Calculator versus manual solving
Manual solving is still valuable because it builds conceptual understanding, especially when learning inverses, determinants, elimination, and Cramer’s Rule. However, once variable expressions enter the coefficients, repeated hand calculations can become inefficient. A calculator reduces arithmetic errors, speeds up exploration, and provides immediate visualization. The best workflow is to understand the theory first and then use the calculator to verify, test, and extend your analysis.
Frequently asked questions
Can a matrix equation calculator with variables solve symbolic answers exactly?
Some advanced computer algebra systems can, but many web calculators are designed for numerical substitution. This page evaluates the variable numerically and then solves the resulting 2×2 system.
What if the determinant is zero?
Then there is no unique solution. The system may be inconsistent or may have infinitely many solutions. You would need additional algebraic analysis to classify the case.
Why do solution values sometimes become extremely large?
That usually means the determinant is very close to zero, which makes the matrix nearly singular and the system highly sensitive to small changes.

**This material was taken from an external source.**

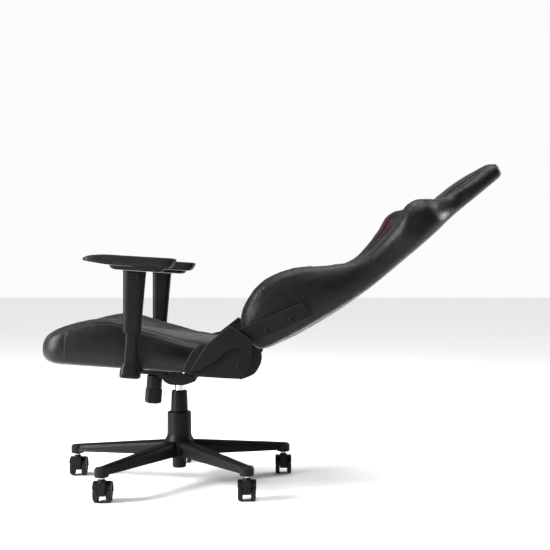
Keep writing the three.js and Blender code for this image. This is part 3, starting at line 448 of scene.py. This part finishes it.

Can I use decimals and fractions?
Yes. Most expression-based calculators support decimals, parentheses, and arithmetic operators. In this tool you can enter values such as 1.5, (k+2)/3, or 4*(k-1).
Final takeaway
A matrix equation calculator with variables is ideal for solving parameter-dependent linear systems accurately and quickly. It helps you do more than compute a single answer. It lets you understand how the determinant, invertibility, and solution vector respond to changing conditions. Whether you are a student checking a homework problem, an engineer evaluating stability, or an analyst exploring scenarios, the key is the same: enter the matrix carefully, verify the determinant, and interpret the results in the context of the variable driving your model.